Here is the standard route LinkedIn provides:
Go to Settings & Privacy
Select Account preferences
Choose Close account
Pick a reason
Enter your password
Confirm the closure
You can review LinkedIn’s official instructions here: LinkedIn Help: Close your account.
But if you have already done this several times and still get welcome emails or “getting started” messages again, it is worth going further than the basic closure steps.
What To Do If LinkedIn Keeps Coming Back
Here is a practical checklist that usually helps:
1. Check whether you are logging in by accident
This happens more often than people realize. If your browser saved LinkedIn credentials, or if you click “Continue with Google” or “Sign in with Apple,” that can reopen access to the same account.
Ask yourself:
Do I have LinkedIn saved in my password manager?
Is LinkedIn still connected to my Google or Apple account?
Have I clicked a LinkedIn email and signed in without noticing?
If yes, remove those saved logins before closing the account again.
2. Disconnect third-party sign-in methods
Before deleting the account, unlink any external sign-in connections. If your Google, Apple, or Microsoft account is still linked, that may make re-entry too easy and can cause confusion later.
You can also review app permissions through your device accounts:
3. Look for duplicate LinkedIn accounts
If you ever used an older email address, a work email, or a different phone number, there is a chance you have more than one LinkedIn profile. One account may be closed while another is still active.
Try searching your name on LinkedIn while logged out, or ask someone you trust to check whether more than one profile appears.
If there are duplicates, you may need to close each account individually.
4. Unsubscribe from LinkedIn emails, but do not confuse that with deletion
Sometimes people keep receiving emails after closure and assume the account is still live. Email preferences and actual account deletion are not the same thing.
If the account is still accessible, turn off all email notifications before closure. If it is already closed, do not click anything in LinkedIn emails that could prompt sign-in again.
5. Remove the mobile app and clear saved sessions
Delete the LinkedIn app from your phone, log out on all browsers, and clear cookies if needed. If your device keeps an old session alive, it can muddy the process.
A simple reset helps:
Log out everywhere
Delete the app
Clear browser cache and cookies
Remove saved passwords
Then close the account again from a clean browser session
If Nothing Works, Contact LinkedIn Support Directly
If you have already tried to close the account four times, it makes sense to stop guessing and open a direct support request.
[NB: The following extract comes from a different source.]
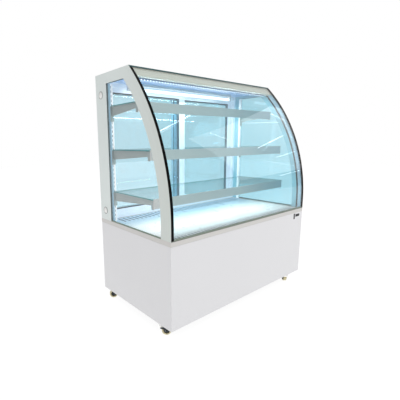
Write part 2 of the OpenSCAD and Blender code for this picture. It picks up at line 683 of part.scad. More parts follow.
module led_strips() {
  color([0.93, 0.95, 1.0]) {
    // behind the header
    bx([-545, arc_y(r_post - 6, case_h - 55) + 26, case_h - 59.5], [545, arc_y(r_post - 6, case_h - 55) + 40, case_h - 55]);
    // inside each shelf rail
    for (i = [0 : shelf_n - 1]) bx([-545, rail_y(i) + 3, shelf_z - i * shelf_gap - 30], [545, rail_y(i) + 7, shelf_z - i * shelf_gap - 18]);
  }
}

std_y = y_stile - 14;
module shelf_standards() {
  color([0.93, 0.94, 0.95]) both_sides() difference() {
    bx([-x_in, std_y, base_top + 1], [-x_in + 20, y_stile, ceil_z - 22.5]);
    bx([-x_in + 2, std_y + 2, base_top], [-x_in + 18, y_stile + 1, ceil_z]);
    for (k = [0 : floor((ceil_z - 30 - slot_z0) / slot_pitch)])
      bx([-s_in - 16, std_y - 1, slot_z0 + k * slot_pitch - 7], [-s_in - 12, std_y + 3, slot_z0 + k * slot_pitch + 7]);
  }
}

module bracket(i) {
  z = shelf_z - i * shelf_gap;
  yf = rail_y(i);
  xb = -s_in - 14;
  // web, deeper at the upright, with a tab at the front for the rail
  yz(xb - 1.25, xb + 1.25) polygon([[yf + 3.2, z - 2], [std_y - 0.5, z - 2], [std_y - 0.5, z - 52], [yf + 22, z - 27], [yf + 20, z - rail_drop - 3], [yf + 3.2, z - rail_drop - 3]]);
  // top flange under the glass
  bx([xb - 9.5, yf + 18, z - 2], [xb + 13, std_y - 0.5, z]);
  // head plate against the upright
  bx([xb - 9.5, std_y - 3.5, z - 80], [xb + 11, std_y - 0.5, z]);
  // hooks
  for (h = [15, 63]) {
    bx([xb - 1.25, std_y - 0.5, z - h - 7], [xb + 1.25, std_y + 4.6, z - h + 3]);
    bx([xb - 1.25, std_y + 2.2, z - h - 13], [xb + 1.25, std_y + 4.6, z - h - 7]);
  }
}
module shelf_brackets() {
  color([0.52, 0.56, 0.57]) both_sides() for (i = [0 : shelf_n - 1]) bracket(i);
}

module shelf_glasses() {
  for (i = [0 : shelf_n - 1]) {
    z = shelf_z - i * shelf_gap;
    color([0.55, 0.80, 0.80, 0.5]) bx([-x_in + 3, rail_y(i) + 3.2, z], [x_in - 3, std_y - 4, z + shelf_t]);
  }
}

// front rails carry the shelf's front edge and hang from the bracket tabs
module shelf_rails() {
  for (i = [0 : shelf_n - 1]) {
    z = shelf_z - i * shelf_gap;
    y = rail_y(i);
    color([0.74, 0.76, 0.75]) yz(-s_in - 15.25, s_in + 15.25) {
      translate([y, z - rail_drop]) square([3, rail_drop + shelf_t]);
    }
    color([0.74, 0.76, 0.75]) yz(-s_in - 11, s_in + 11) {
      translate([y + 3, z - 2]) square([13, 2]);
      translate([y + 3, z - rail_drop]) square([10, 2]);
    }
  }
}

// ---------- rear doors ----------
module track(z0, z1, zb0, zb1) {
  x1 = x_in - 6;
  bx([-x1, hd - 66, zb0], [x1, hd - 8, zb1]);
  for (y = [hd - 66, hd - 39.5, hd - 12]) bx([-x1, y, z0], [x1, y + 4, z1]);
}
module door_frame() {
  color(alu) {
    track(base_top, base_top + 20, base_top, base_top + 3);
    track(ceil_z - 24, ceil_z, ceil_z - 3, ceil_z);
    // jamb channels on the uprights
    both_sides() {
      bx([-x_in, hd - 66, base_top], [-x_in + 6, hd - 8, ceil_z]);
      for (y = [hd - 66, hd - 39.5, hd - 12]) bx([-x_in + 6, y, base_top], [-x_in + 16, y + 4, ceil_z]);
    }
  }
}

// s = -1 is the inner door, closed to the left; s = 1 the outer door, closed to the right
meet = 52;
jamb = 46;
door_w = door_x + door_lap;
function door_x0(s) = s < 0 ? -door_x : -door_lap;
function door_y0(s) = s < 0 ? door_ya : door_yb;
module door_frame_of(s) {
  y0 = door_y0(s);
  x0 = door_x0(s);
  xl = s < 0 ? x0 + jamb : x0 + meet;
  xr = s < 0 ? x0 + door_w - meet : x0 + door_w - jamb;
  xp = s < 0 ? x0 + 14 : x0 + door_w - 32;
  color(alu) difference() {
    bx([x0, y0, door_z0], [x0 + door_w, y0 + door_t, door_z1]);
    bx([xl, y0 - 1, door_z0 + 50], [xr, y0 + door_t + 1, door_z1 - 40]);
    // glazing groove
    bx([xl - 8, y0 + 3, door_z0 + 42], [xr + 8, y0 + door_t - 3, door_z1 - 32]);
    // finger pull in the closing upright, open to the rear
    translate([xp + 9, y0 + door_t + 1, 925]) rotate([90, 0, 0]) linear_extrude(door_t - 6) slot2(150, 18);
  }
}
module door_glass_of(s) {
  y0 = door_y0(s);
  x0 = door_x0(s);
  xl = s < 0 ? x0 + jamb : x0 + meet;
  xr = s < 0 ? x0 + door_w - meet : x0 + door_w - jamb;
  // two panes on an edge spacer
  color(aqua) difference() {
    bx([xl - 8, y0 + 3, door_z0 + 42], [xr + 8, y0 + door_t - 3, door_z1 - 32]);
    bx([xl + 4, y0 + 7, door_z0 + 54], [xr - 4, y0 + door_t - 7, door_z1 - 44]);
  }
}
module left_door_frame() { door_frame_of(-1); }
module left_door_glass() { door_glass_of(-1); }
module right_door_frame() { door_frame_of(1); }
module right_door_glass() { door_glass_of(1); }

module fasteners() {
  // round cover caps on the rear uprights
  color([0.93, 0.93, 0.92]) both_sides() for (z = [base_top + 58, case_h - 112])
    translate([-hw, hd - 56, z]) rotate([0, -90, 0]) dome(19, 7);
  // screws of the rear panels
  color([0.80, 0.81, 0.82]) for (x = [-hw + 12, hw - 12], z = [90, 380, ctl_z]) translate([x, back_y, z]) rotate([-90, 0, 0]) {
    dome(4.6, 2.6);
    translate([0, 0, -sheet - 0.05]) cylinder(r = 2.2, h = sheet + 0.1, $fn = 24);
  }
}

chassis_frame();
castor_plates();
castor_fork("fl");  // castor_fork_fl
castor_fork("fr");  // castor_fork_fr
castor_fork("rl");  // castor_fork_rl
castor_fork("rr");  // castor_fork_rr
castor_wheel("fl");  // castor_wheel_fl
castor_wheel("fr");  // castor_wheel_fr
castor_wheel("rl");  // castor_wheel_rl
castor_wheel("rr");  // castor_wheel_rr
castor_brake("fl");  // castor_brake_fl
castor_brake("fr");  // castor_brake_fr
front_panel();
left_panel();
right_panel();
rear_grille();
control_fascia();
base_rim();
insulated_tub();
deck_tray();
evaporator_coil();
evaporator_fan_plate();
evap_fan(-1);  // evaporator_fan_left
evap_fan(1);  // evaporator_fan_right
compressor();
condenser_coil();
condenser_shroud();
condenser_fan();
refrigerant_pipes();
drain_pipe();
condensate_tray();
junction_box();
power_cord();
temperature_controller();
button(0);  // button_set
button(1);  // button_up
button(2);  // button_down
switch_bezels();
rocker(0, [0.16, 0.55, 0.28]);  // power_switch
rocker(1, [0.14, 0.14, 0.15]);  // light_switch
side_frame();  // left_side_frame
mirror([1, 0, 0]) side_frame();  // right_side_frame
side_glass();  // left_side_glass
mirror([1, 0, 0]) side_glass();  // right_side_glass
front_glass();
glass_gaskets();
header_panel();
roof_panel();
led_tube();
led_strips();
shelf_standards();
shelf_brackets();
shelf_glasses();
shelf_rails();
door_frame();
left_door_frame();
left_door_glass();
right_door_frame();
right_door_glass();
fasteners();
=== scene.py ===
# Looks for a curved-glass bakery display case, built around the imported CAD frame.
# Metres, Z up. The floor is z = 0, the bent front glass faces -Y and the doors are at the rear, +Y.
# The case is centred on x = 0, with its left side at -X.
import json
import math
import bmesh
import bpy
from mathutils import Matrix, Vector


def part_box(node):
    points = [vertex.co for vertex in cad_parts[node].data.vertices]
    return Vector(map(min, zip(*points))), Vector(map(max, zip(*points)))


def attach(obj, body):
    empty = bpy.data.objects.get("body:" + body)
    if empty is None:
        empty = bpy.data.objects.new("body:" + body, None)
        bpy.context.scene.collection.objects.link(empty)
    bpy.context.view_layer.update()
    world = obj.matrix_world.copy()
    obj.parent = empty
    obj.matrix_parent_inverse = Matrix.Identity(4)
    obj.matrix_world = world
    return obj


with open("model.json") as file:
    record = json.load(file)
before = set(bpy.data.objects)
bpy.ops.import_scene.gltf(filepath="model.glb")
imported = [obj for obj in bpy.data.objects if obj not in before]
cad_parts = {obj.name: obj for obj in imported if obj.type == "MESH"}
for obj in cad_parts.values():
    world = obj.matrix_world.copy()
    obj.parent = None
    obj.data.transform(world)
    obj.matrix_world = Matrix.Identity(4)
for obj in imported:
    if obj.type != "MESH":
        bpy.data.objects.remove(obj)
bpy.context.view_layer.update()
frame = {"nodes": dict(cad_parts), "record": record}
NODES = frame["nodes"]
scene = bpy.context.scene

# ---------------------------------------------------------------- driving sizes
HALF_W, HALF_D, HEIGHT = 0.600, 0.330, 1.350
RIM_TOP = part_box("base_rim")[1].z
GLASS_R = 1.100                       # outer radius of the front glass
BEND_Y, BEND_Z = -HALF_D + GLASS_R, 0.578   # axis of the bend; the glass is upright below it
FRAME_R = GLASS_R - 0.007             # side frames, just inside the glass
POST_R = FRAME_R - 0.031              # inner edge of the front post
WINDOW_R = FRAME_R - 0.068            # front edge of the side window
WINDOW_X = HALF_W - 0.0036            # outer face line of the side window
WINDOW_TOP = HEIGHT - 0.056
WINDOW_REAR = HALF_D - 0.117
SIDES = ((-1, "left"), (1, "right"))


def bend_y(radius, z):
    """Y of the front curve of the given radius at height z."""
    return BEND_Y - radius if z < BEND_Z else BEND_Y - math.sqrt(radius * radius - (z - BEND_Z) ** 2)


# ---------------------------------------------------------------- colours and shader helper
BLACK, WHITE = (0, 0, 0, 1), (1, 1, 1, 1)


def rgba(code):
    """Linear colour of a six-digit sRGB code."""
    srgb = [int(code[i:i + 2], 16) / 255 for i in (0, 2, 4)]
    return [c / 12.92 if c <= 0.04045 else ((c + 0.055) / 1.055) ** 2.4 for c in srgb] + [1.0]


def vary(colour, factor):
    return [min(1, max(0, c * factor)) for c in colour[:3]] + [1.0]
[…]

Be specific and explain that:
You have attempted account closure multiple times
The account appears to reactivate or reappear after one to two weeks
You want permanent closure and removal of any duplicate profiles
You do not want account reactivation without your consent
Use LinkedIn’s support and help resources here:
It is also smart to ask them one direct question: “Are there any duplicate or restricted accounts connected to my email, number, or name?”
Do You Need To Request Data Deletion Too?
If your goal is not just closing the profile but making sure your data is removed as completely as possible, you may also want to review LinkedIn’s privacy and data request options.
That matters if your concern is bigger than just avoiding messages. For example:
You do not want your profile discoverable anymore
You want personal data erased where possible
You are in a region covered by privacy laws like GDPR
You can read more here:
Just keep in mind: full legal deletion timelines can vary, and some records may be retained for compliance or security reasons.
A Simple Step-By-Step Plan You Can Follow Today
If you want the shortest version, do this in order:
Log into the LinkedIn account you want gone.
Check whether there are duplicate accounts tied to old emails or numbers.
Remove any connected Google, Apple, or Microsoft sign-ins.
Turn off email notifications if possible.
Close the account through Settings & Privacy.
Log out everywhere.
Delete the mobile app.
Clear browser cookies and saved passwords.
Do not click sign-in links from future LinkedIn emails.
If the account reappears again, contact support and request investigation of duplicate or reactivated profiles.
One Last Thing
If this issue keeps happening, it usually means there is a technical or account-linking reason behind it, not that you are doing something wrong. The key is to treat it like an identity and access problem, not just a simple deletion problem.